Work to complete | Produce a verbatim copy of the entries listed below.

# START OF Record set

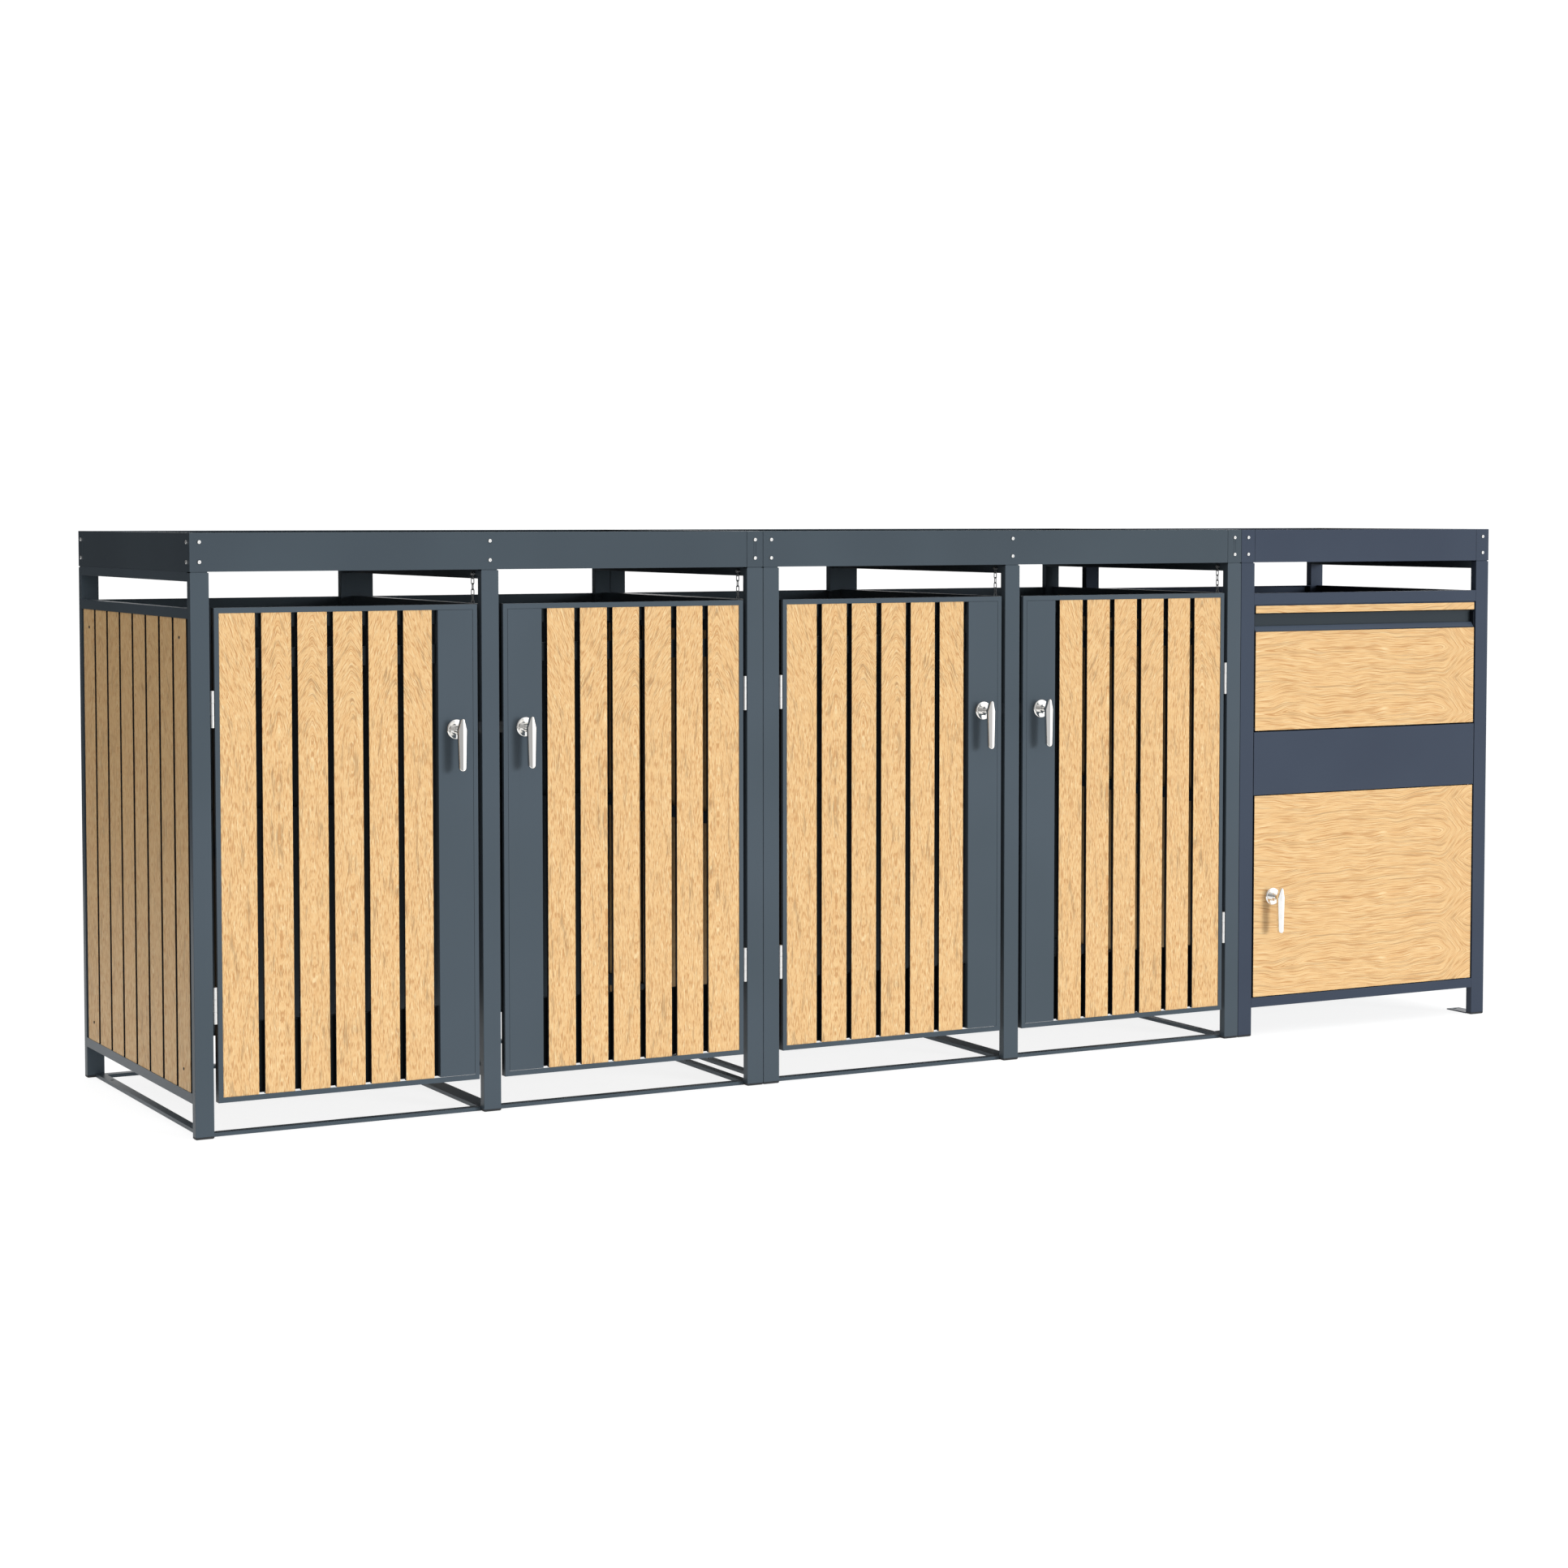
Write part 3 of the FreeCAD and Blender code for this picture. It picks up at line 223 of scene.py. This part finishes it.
def oak_finish(name, facing, light, figure, fineness, greyness):
    """Oak with growth rings, pores and soft grey streaks; board edges are dark.

    facing is the axis that the boards face along, and light is the light reckoned to reach them; less of it
    paints them lighter.
    fineness draws the lines closer together, and greyness is how strong the grey streaks are.
    figure(tree, axes) gives the distance from the heart line, how far the rings have drawn in towards
    it, the place along the grain, a seed and a tone from 0 to 1.
    """
    def shade(red, green, blue):
        return seen(red, green, blue, light)

    material, tree, shader = new_material(name, Specular_IOR_Level=0.3)
    coordinates = new_node(tree, "ShaderNodeTexCoord").outputs
    axes = new_node(tree, "ShaderNodeSeparateXYZ", [(0, coordinates["Object"])]).outputs
    off, drawn_in, run, seed, tone_draw = figure(tree, axes)
    wander = noise(tree, combine(tree, maths(tree, "MULTIPLY", off, 9.0),
                                 maths(tree, "MULTIPLY", run, 6.0), seed), 1.0, 2.0)
    off = maths(tree, "ADD", off, maths(tree, "MULTIPLY_ADD", wander, 0.014, -0.007))
    radius = maths(tree, "SQRT", maths(tree, "MULTIPLY_ADD", off, off, HEART_ROUND ** 2))
    radius = maths(tree, "ADD", radius, drawn_in)
    seed = maths(tree, "MULTIPLY_ADD", off, 30.0, seed)
    ripple = noise(tree, combine(tree, maths(tree, "MULTIPLY", off, 70.0),
                                 maths(tree, "MULTIPLY", run, 26.0), seed), 1.0, 2.0)
    radius = maths(tree, "ADD", radius, maths(tree, "MULTIPLY_ADD", ripple, 0.006, -0.003))

    def grain(lines, dashes, detail=1.0):
        """Noise drawn out along the rings, with so many lines and dashes to a metre."""
        return noise(tree, combine(tree, maths(tree, "MULTIPLY", radius, lines * fineness),
                                   maths(tree, "MULTIPLY", run, dashes), seed), 1.0, detail)

    rings = spread(tree, grain(150.0, 3.0), 0.35, 0.65)
    pores = spread(tree, grain(430.0, 60.0), 0.50, 0.66)
    fine = spread(tree, grain(820.0, 110.0), 0.42, 0.66)
    glints = spread(tree, grain(330.0, 48.0), 0.56, 0.70)
    streaks = spread(tree, grain(85.0, 14.0, 2.0), 0.52, 0.68)
    dashes = spread(tree, grain(400.0, 26.0), 0.42, 0.58)
    tone = mix(tree, rings, shade(246, 207, 150), shade(243, 202, 144))
    tone = mix(tree, maths(tree, "MULTIPLY", glints, 0.80), tone, shade(255, 229, 179))
    tone = mix(tree, maths(tree, "MULTIPLY", fine, 0.55), tone, shade(228, 173, 111))
    tone = mix(tree, maths(tree, "MULTIPLY", pores, 0.75), tone, shade(200, 146, 90))
    grey = maths(tree, "MULTIPLY", maths(tree, "MULTIPLY", streaks, dashes), greyness)
    tone = mix(tree, grey, tone, shade(172, 138, 96))
    tone = mix(tree, maths(tree, "MULTIPLY", tone_draw, 0.14), tone, shade(226, 186, 132))
    normal = new_node(tree, "ShaderNodeSeparateXYZ", [(0, coordinates["Normal"])]).outputs
    on_face = spread(tree, maths(tree, "ABSOLUTE", normal[facing]), 0.50, 0.80)
    tone = mix(tree, on_face, EDGE_STAIN, tone)
    tree.links.new(tone, shader.inputs["Base Color"])
    tree.links.new(spread(tree, pores, 0.0, 1.0, 0.50, 0.66), shader.inputs["Roughness"])
    relief = maths(tree, "MULTIPLY_ADD", fine, -0.4, maths(tree, "MULTIPLY", pores, -1.0))
    tree.links.new(bump(tree, relief, 0.00012), shader.inputs["Normal"])
    return material


def oak_boards(name, across, along, facing, light, start, pitch, count):
    """Separate boards side by side, each cut from another part of the trunk.

    across and along are the axes across the boards and along their grain.
    """
    def figure(tree, axes):
        from_start = maths(tree, "SUBTRACT", axes[across], start)
        board, draws = board_seeds(tree, from_start, pitch, count)
        run = maths(tree, "MULTIPLY_ADD", draws[0], 7.0, axes[along])
        middle = maths(tree, "MULTIPLY", maths(tree, "ADD", board, 0.5), pitch)
        heart = maths(tree, "MULTIPLY_ADD", draws[1], 1.8 * pitch, -0.9 * pitch)
        off = maths(tree, "SUBTRACT", maths(tree, "SUBTRACT", from_start, middle), heart)
        seed = maths(tree, "MULTIPLY", board, 3.7)
        arches = spread(tree, axes[along], ARCHES[0], ARCHES[1], 0.0, 0.14)
        drawn_in = maths(tree, "MULTIPLY", arches, maths(tree, "MULTIPLY_ADD", draws[2], 0.8, 0.2))
        return off, drawn_in, run, seed, draws[2]

    return oak_finish(name, facing, light, figure, fineness=1.15, greyness=0.65)


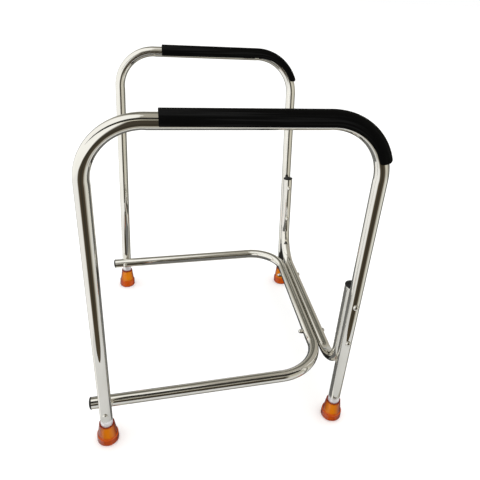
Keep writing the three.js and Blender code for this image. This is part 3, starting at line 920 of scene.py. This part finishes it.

# END OF Record set

Correct answer |
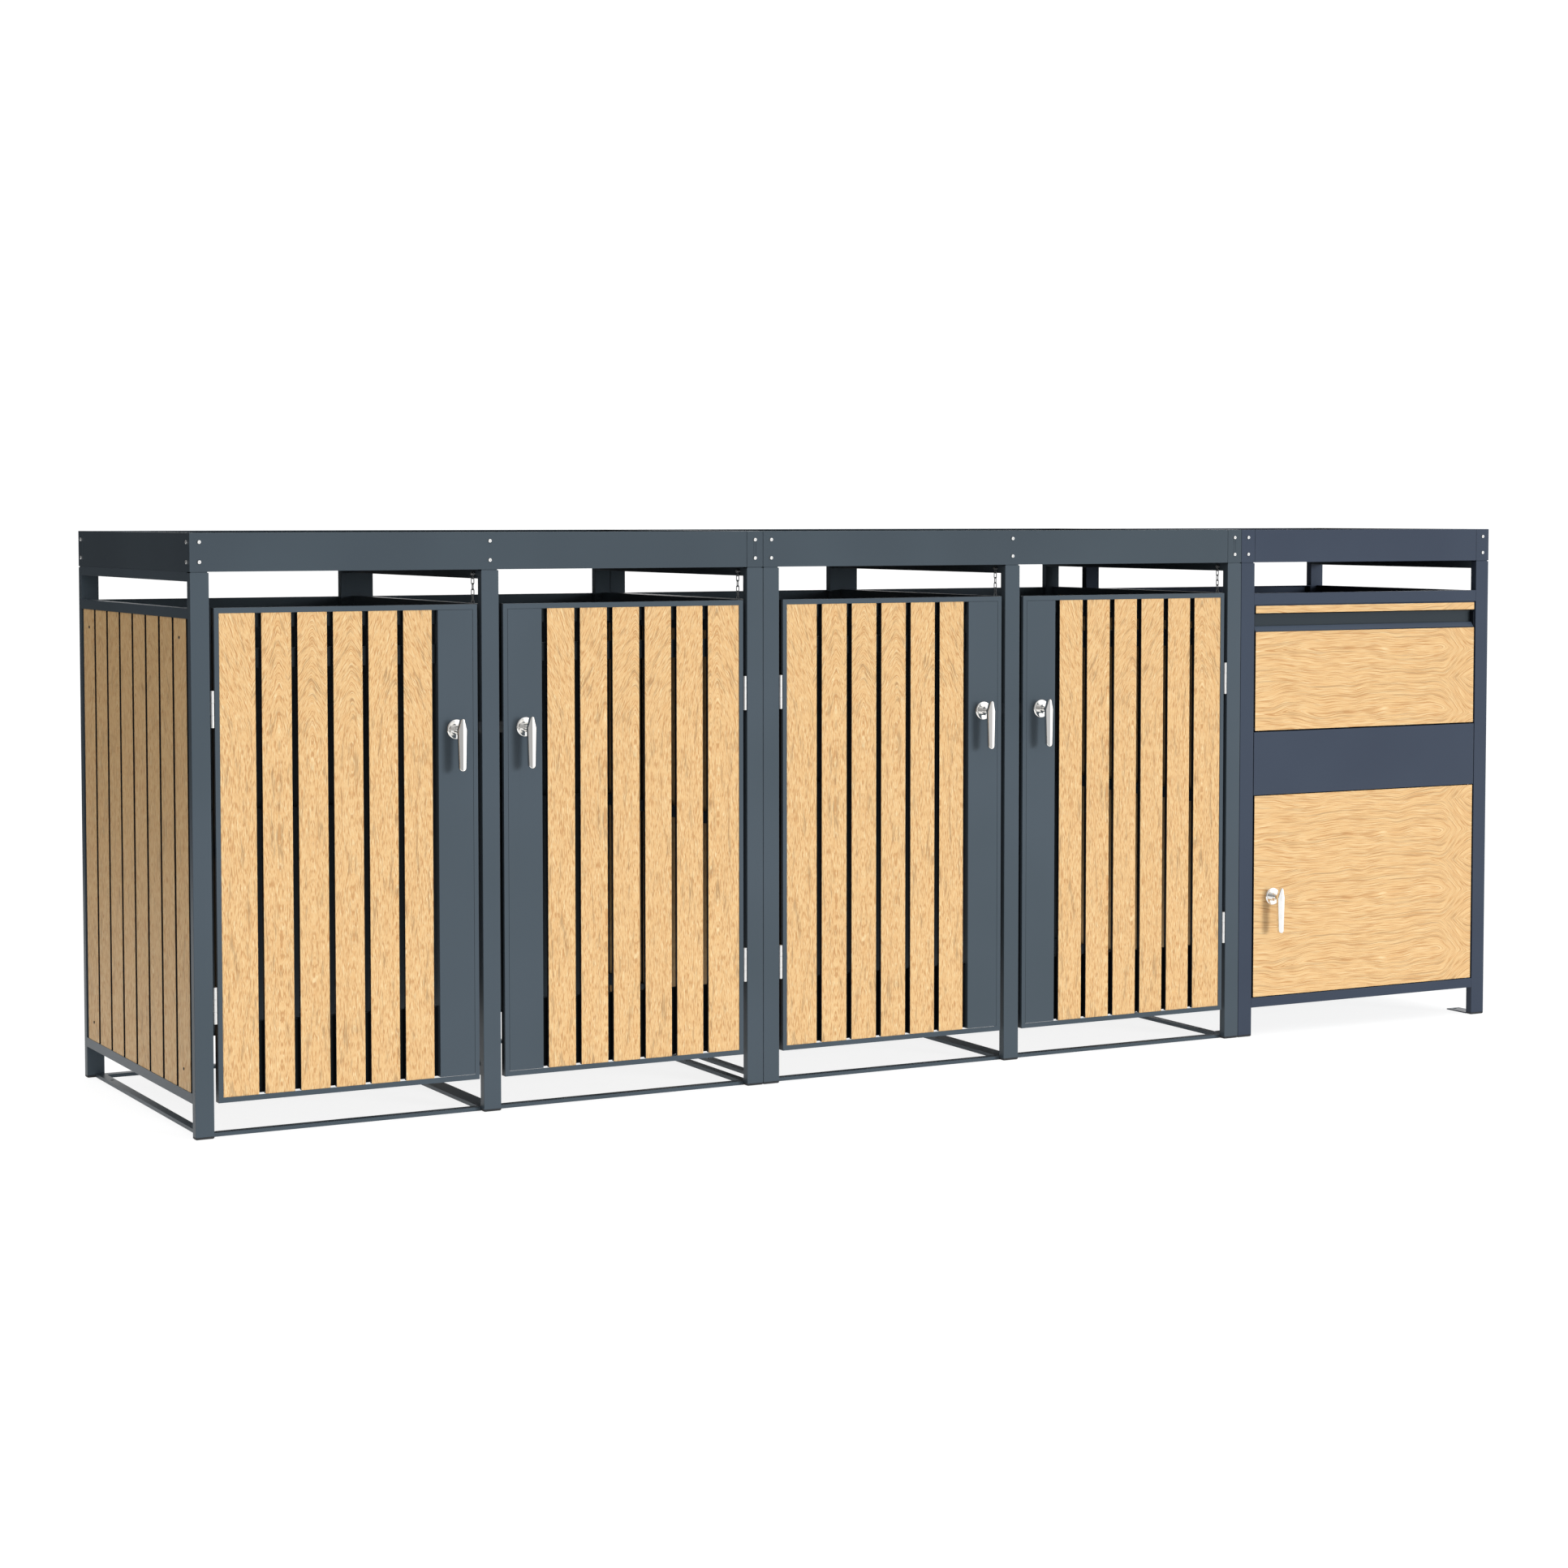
Write part 3 of the FreeCAD and Blender code for this picture. It picks up at line 223 of scene.py. This part finishes it.
def oak_finish(name, facing, light, figure, fineness, greyness):
    """Oak with growth rings, pores and soft grey streaks; board edges are dark.

    facing is the axis that the boards face along, and light is the light reckoned to reach them; less of it
    paints them lighter.
    fineness draws the lines closer together, and greyness is how strong the grey streaks are.
    figure(tree, axes) gives the distance from the heart line, how far the rings have drawn in towards
    it, the place along the grain, a seed and a tone from 0 to 1.
    """
    def shade(red, green, blue):
        return seen(red, green, blue, light)

    material, tree, shader = new_material(name, Specular_IOR_Level=0.3)
    coordinates = new_node(tree, "ShaderNodeTexCoord").outputs
    axes = new_node(tree, "ShaderNodeSeparateXYZ", [(0, coordinates["Object"])]).outputs
    off, drawn_in, run, seed, tone_draw = figure(tree, axes)
    wander = noise(tree, combine(tree, maths(tree, "MULTIPLY", off, 9.0),
                                 maths(tree, "MULTIPLY", run, 6.0), seed), 1.0, 2.0)
    off = maths(tree, "ADD", off, maths(tree, "MULTIPLY_ADD", wander, 0.014, -0.007))
    radius = maths(tree, "SQRT", maths(tree, "MULTIPLY_ADD", off, off, HEART_ROUND ** 2))
    radius = maths(tree, "ADD", radius, drawn_in)
    seed = maths(tree, "MULTIPLY_ADD", off, 30.0, seed)
    ripple = noise(tree, combine(tree, maths(tree, "MULTIPLY", off, 70.0),
                                 maths(tree, "MULTIPLY", run, 26.0), seed), 1.0, 2.0)
    radius = maths(tree, "ADD", radius, maths(tree, "MULTIPLY_ADD", ripple, 0.006, -0.003))

    def grain(lines, dashes, detail=1.0):
        """Noise drawn out along the rings, with so many lines and dashes to a metre."""
        return noise(tree, combine(tree, maths(tree, "MULTIPLY", radius, lines * fineness),
                                   maths(tree, "MULTIPLY", run, dashes), seed), 1.0, detail)

    rings = spread(tree, grain(150.0, 3.0), 0.35, 0.65)
    pores = spread(tree, grain(430.0, 60.0), 0.50, 0.66)
    fine = spread(tree, grain(820.0, 110.0), 0.42, 0.66)
    glints = spread(tree, grain(330.0, 48.0), 0.56, 0.70)
    streaks = spread(tree, grain(85.0, 14.0, 2.0), 0.52, 0.68)
    dashes = spread(tree, grain(400.0, 26.0), 0.42, 0.58)
    tone = mix(tree, rings, shade(246, 207, 150), shade(243, 202, 144))
    tone = mix(tree, maths(tree, "MULTIPLY", glints, 0.80), tone, shade(255, 229, 179))
    tone = mix(tree, maths(tree, "MULTIPLY", fine, 0.55), tone, shade(228, 173, 111))
    tone = mix(tree, maths(tree, "MULTIPLY", pores, 0.75), tone, shade(200, 146, 90))
    grey = maths(tree, "MULTIPLY", maths(tree, "MULTIPLY", streaks, dashes), greyness)
    tone = mix(tree, grey, tone, shade(172, 138, 96))
    tone = mix(tree, maths(tree, "MULTIPLY", tone_draw, 0.14), tone, shade(226, 186, 132))
    normal = new_node(tree, "ShaderNodeSeparateXYZ", [(0, coordinates["Normal"])]).outputs
    on_face = spread(tree, maths(tree, "ABSOLUTE", normal[facing]), 0.50, 0.80)
    tone = mix(tree, on_face, EDGE_STAIN, tone)
    tree.links.new(tone, shader.inputs["Base Color"])
    tree.links.new(spread(tree, pores, 0.0, 1.0, 0.50, 0.66), shader.inputs["Roughness"])
    relief = maths(tree, "MULTIPLY_ADD", fine, -0.4, maths(tree, "MULTIPLY", pores, -1.0))
    tree.links.new(bump(tree, relief, 0.00012), shader.inputs["Normal"])
    return material


def oak_boards(name, across, along, facing, light, start, pitch, count):
    """Separate boards side by side, each cut from another part of the trunk.

    across and along are the axes across the boards and along their grain.
    """
    def figure(tree, axes):
        from_start = maths(tree, "SUBTRACT", axes[across], start)
        board, draws = board_seeds(tree, from_start, pitch, count)
        run = maths(tree, "MULTIPLY_ADD", draws[0], 7.0, axes[along])
        middle = maths(tree, "MULTIPLY", maths(tree, "ADD", board, 0.5), pitch)
        heart = maths(tree, "MULTIPLY_ADD", draws[1], 1.8 * pitch, -0.9 * pitch)
        off = maths(tree, "SUBTRACT", maths(tree, "SUBTRACT", from_start, middle), heart)
        seed = maths(tree, "MULTIPLY", board, 3.7)
        arches = spread(tree, axes[along], ARCHES[0], ARCHES[1], 0.0, 0.14)
        drawn_in = maths(tree, "MULTIPLY", arches, maths(tree, "MULTIPLY_ADD", draws[2], 0.8, 0.2))
        return off, drawn_in, run, seed, draws[2]

    return oak_finish(name, facing, light, figure, fineness=1.15, greyness=0.65)


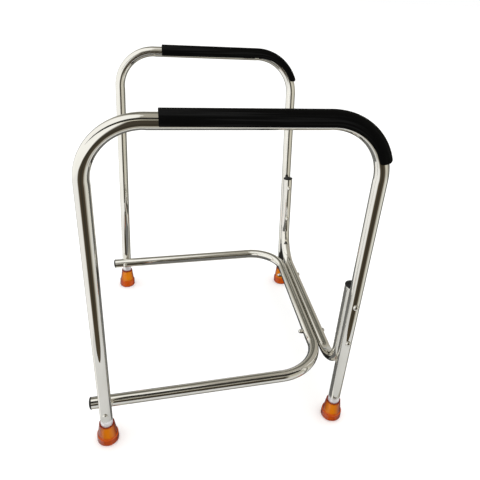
Keep writing the three.js and Blender code for this image. This is part 3, starting at line 920 of scene.py. This part finishes it.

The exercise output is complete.